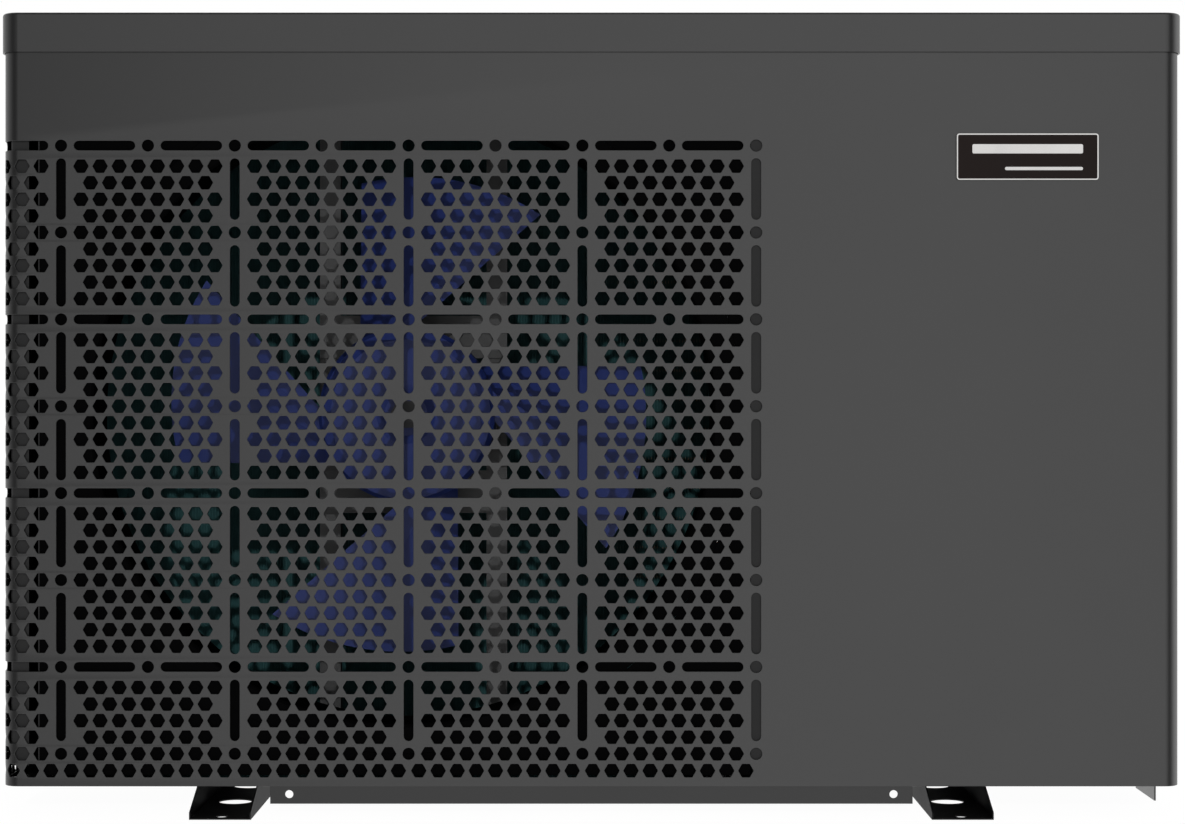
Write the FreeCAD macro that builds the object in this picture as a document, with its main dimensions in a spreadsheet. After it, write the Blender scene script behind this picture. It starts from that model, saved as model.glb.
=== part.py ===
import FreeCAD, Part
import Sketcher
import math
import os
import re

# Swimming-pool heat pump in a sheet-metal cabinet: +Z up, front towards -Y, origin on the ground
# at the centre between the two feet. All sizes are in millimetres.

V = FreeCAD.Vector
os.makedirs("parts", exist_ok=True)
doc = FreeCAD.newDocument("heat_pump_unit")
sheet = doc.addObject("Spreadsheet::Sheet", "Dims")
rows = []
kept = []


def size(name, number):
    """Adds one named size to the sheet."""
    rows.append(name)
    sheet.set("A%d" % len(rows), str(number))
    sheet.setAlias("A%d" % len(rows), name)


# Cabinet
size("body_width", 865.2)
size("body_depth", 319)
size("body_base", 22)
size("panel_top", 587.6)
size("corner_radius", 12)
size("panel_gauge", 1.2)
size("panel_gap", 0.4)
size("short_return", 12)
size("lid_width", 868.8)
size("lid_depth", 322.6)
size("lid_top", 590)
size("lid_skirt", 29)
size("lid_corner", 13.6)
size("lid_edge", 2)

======

* **Given problem**
Extract exactly the leading lines of the data, stopping at and including the line with "# at the centre".

* **Output**
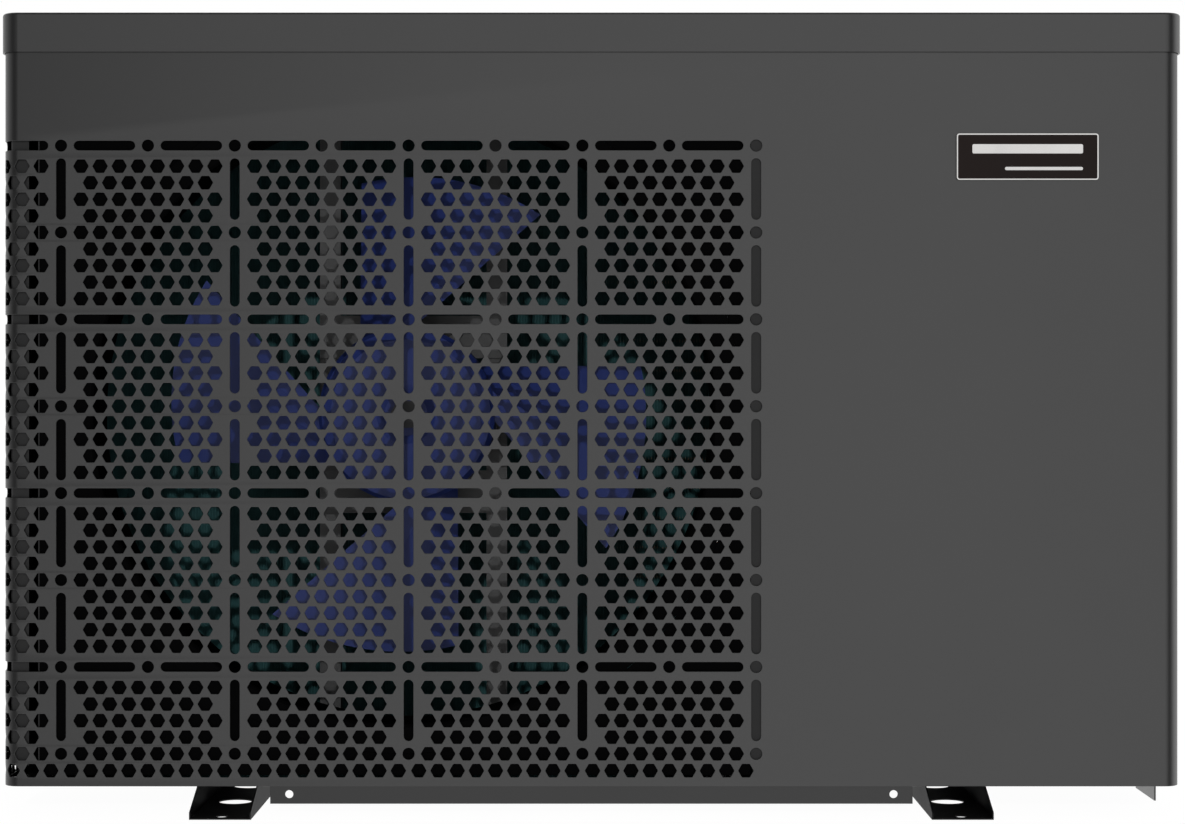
Write the FreeCAD macro that builds the object in this picture as a document, with its main dimensions in a spreadsheet. After it, write the Blender scene script behind this picture. It starts from that model, saved as model.glb.
=== part.py ===
import FreeCAD, Part
import Sketcher
import math
import os
import re

# Swimming-pool heat pump in a sheet-metal cabinet: +Z up, front towards -Y, origin on the ground
# at the centre between the two feet. All sizes are in millimetres.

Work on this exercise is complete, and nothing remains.